§ **Aim of the exercise**
Return only the lines from the top of the material through the line marked by "2, -1, 0, 21)", unaltered.

§ **Data provided**
┄┄┄┄┄┄
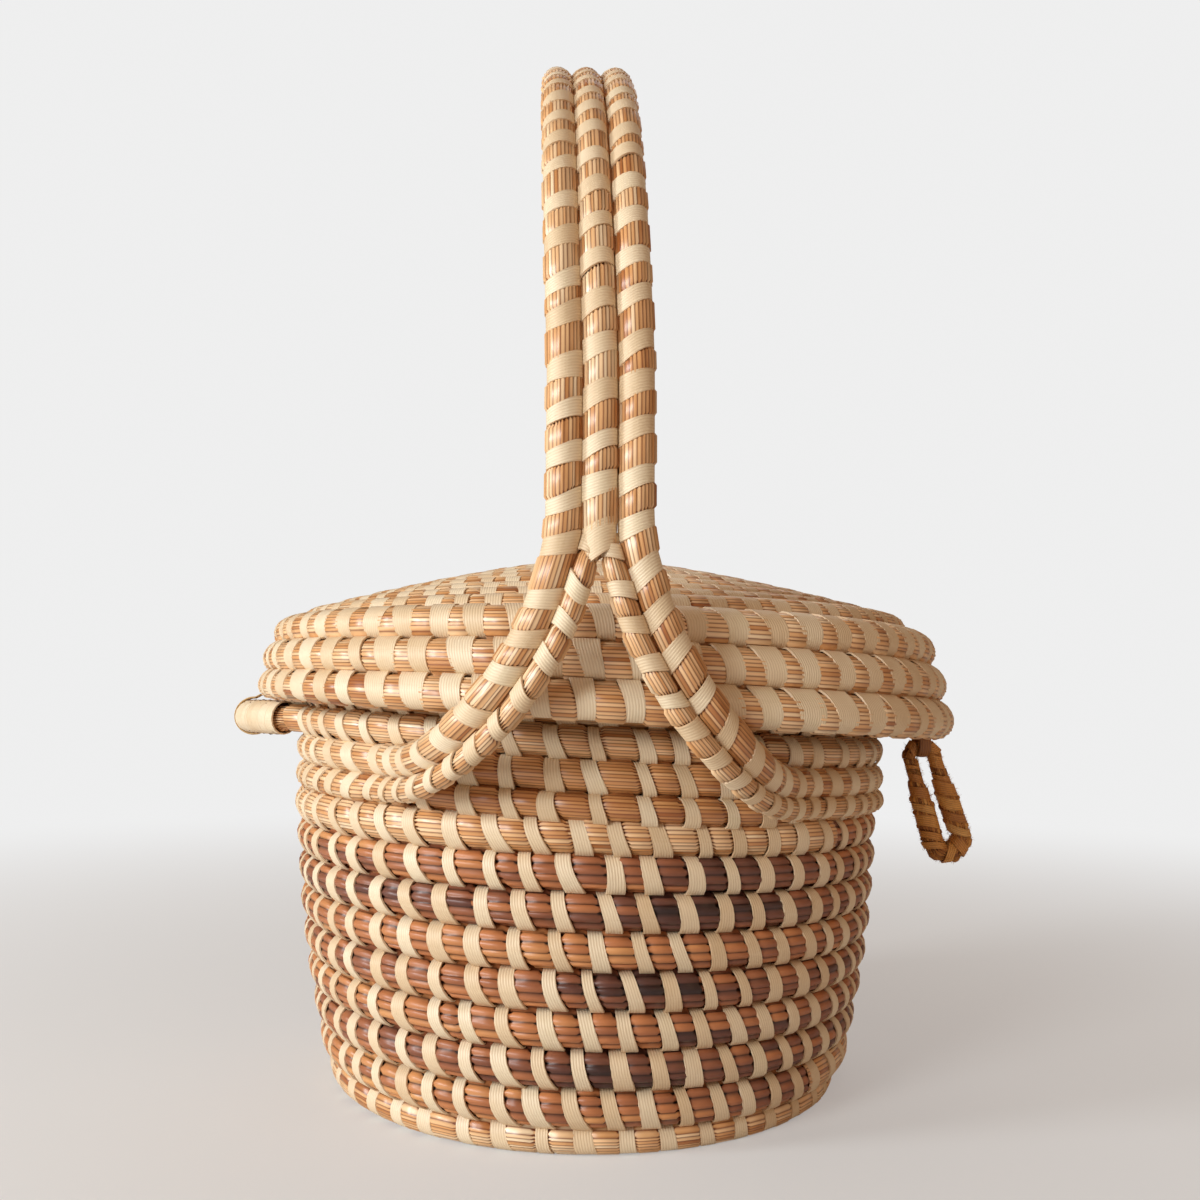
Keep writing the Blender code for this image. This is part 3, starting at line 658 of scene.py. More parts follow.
def knot(name, node, body, middle, outside, shift, seed):
    """The starting ring, bound all over."""
    ring = KNOT_TURN_SHARE * KNOT_RADIUS
    angle = np.linspace(0, FULL_TURN, STEPS + 1)
    places = around(angle) * ring + (shift, 0, middle)
    course = Course(places, np.full(len(angle), ring * KNOT_FILL), [[0, 0, outside]] * len(angle), 1)
    marks = (np.arange(KNOT_STRIPS) + 0.5) * course.length / KNOT_STRIPS
    grass = bundle(f"{name}_grass", course, marks, sweetgrass, seed, KNOT_BLADES, BLADE_GROOVE, 0,
                   grass_tone, bound=KNOT_BOUND)
    sewing = strips(f"{name}_strips", course, marks, palm_strip, seed + 1, KNOT_STRIP_WIDTH, KNOT_SLANT, 0)
    fit(grass, body, node)
    fit(sewing, body)


knot("base_knot", "base_start_knot", "basket", KNOT_RADIUS / 2, -1, 0, 21)

# Bulrush rows of the wall
# Thick round stems, four or five showing on each row, red-brown to orange with some nearly black.
# The strips lie wider apart here and lean to the right as they go down.
BULRUSH_STEMS, BULRUSH_SIDES = 11, 4
BULRUSH_GROOVE = 0.00066
LASTING_STITCHES = 4
WALL_STITCHES_PER_TURN = 53.15
TURN_STRAY = 0.05
WALL_STRIP_WIDTH = 0.0047
WALL_SLANT = 0.31

BULRUSH_SHADES = (
    ((0.06, 0.50), (0.13, 0.60), (0.20, 0.80), (0.5, 0.6), (0.8, 0.5)),
    ((0.06, 0.36), (0.12, 0.14), (0.17, 0.44), (0.5, 0.55), (0.8, 0.5)),
    ((0.06, 0.52), (0.13, 0.56), (0.20, 0.68), (0.5, 0.5), (0.8, 0.55)),
    ((0.06, 0.32), (0.115, 0.12), (0.15, 0.50), (0.5, 0.6), (0.8, 0.45)),
    ((0.06, 0.56), (0.13, 0.74), (0.20, 0.70), (0.5, 0.5), (0.8, 0.6)),
    ((0.04, 0.30), (0.095, 0.12), (0.14, 0.42), (0.5, 0.5), (0.8, 0.5)),
    ((0.03, 0.40), (0.080, 0.22), (0.12, 0.56), (0.5, 0.6), (0.8, 0.5)))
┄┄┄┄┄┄
§ **In response**
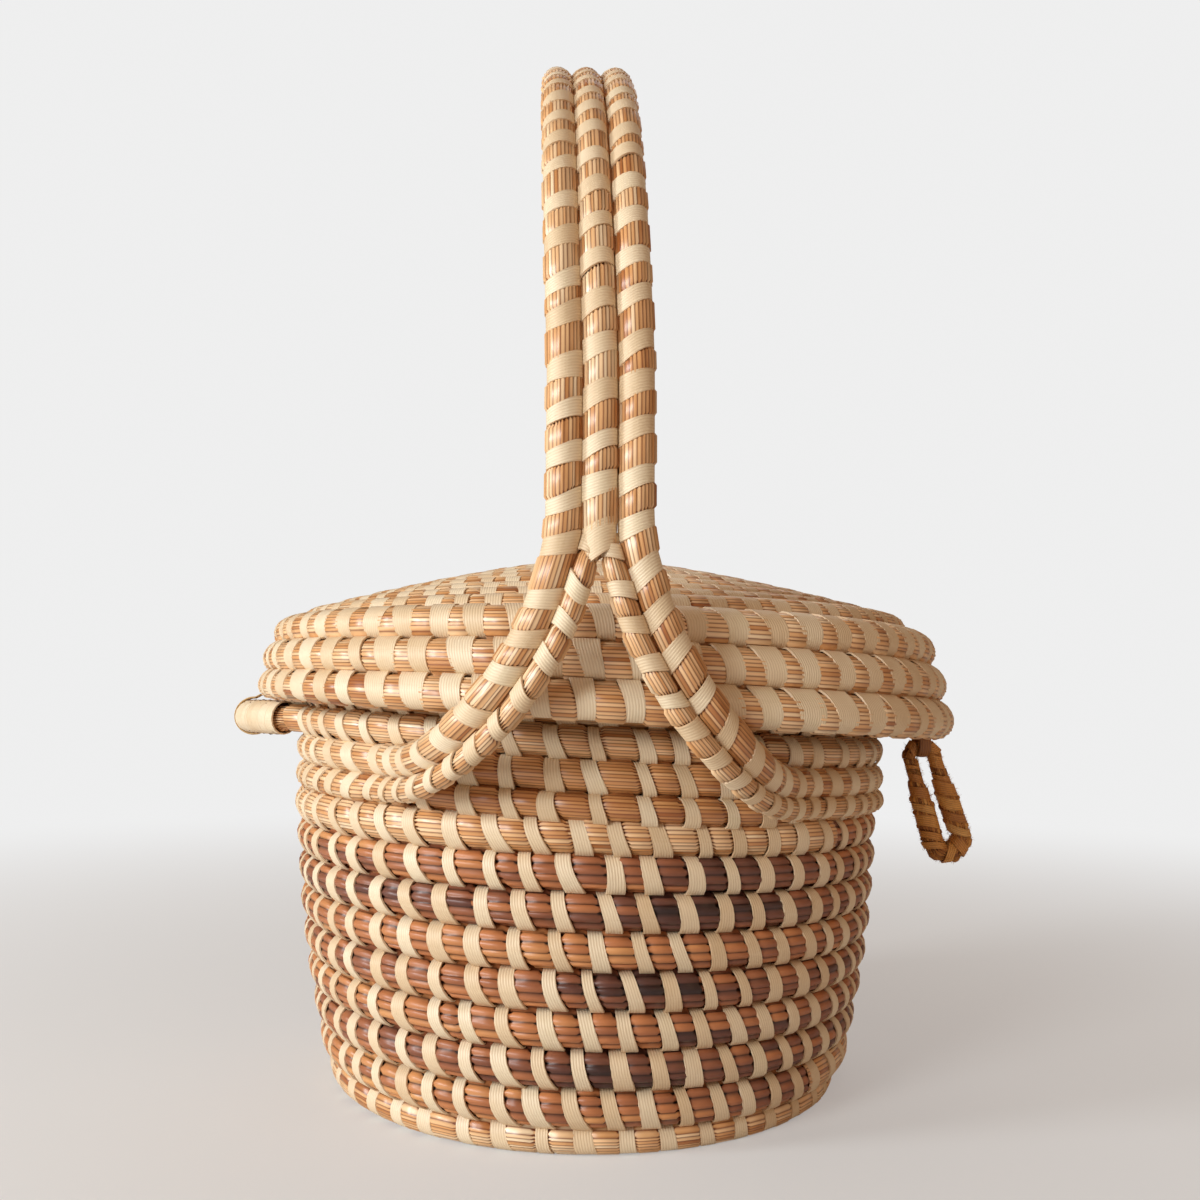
Keep writing the Blender code for this image. This is part 3, starting at line 658 of scene.py. More parts follow.
def knot(name, node, body, middle, outside, shift, seed):
    """The starting ring, bound all over."""
    ring = KNOT_TURN_SHARE * KNOT_RADIUS
    angle = np.linspace(0, FULL_TURN, STEPS + 1)
    places = around(angle) * ring + (shift, 0, middle)
    course = Course(places, np.full(len(angle), ring * KNOT_FILL), [[0, 0, outside]] * len(angle), 1)
    marks = (np.arange(KNOT_STRIPS) + 0.5) * course.length / KNOT_STRIPS
    grass = bundle(f"{name}_grass", course, marks, sweetgrass, seed, KNOT_BLADES, BLADE_GROOVE, 0,
                   grass_tone, bound=KNOT_BOUND)
    sewing = strips(f"{name}_strips", course, marks, palm_strip, seed + 1, KNOT_STRIP_WIDTH, KNOT_SLANT, 0)
    fit(grass, body, node)
    fit(sewing, body)


knot("base_knot", "base_start_knot", "basket", KNOT_RADIUS / 2, -1, 0, 21)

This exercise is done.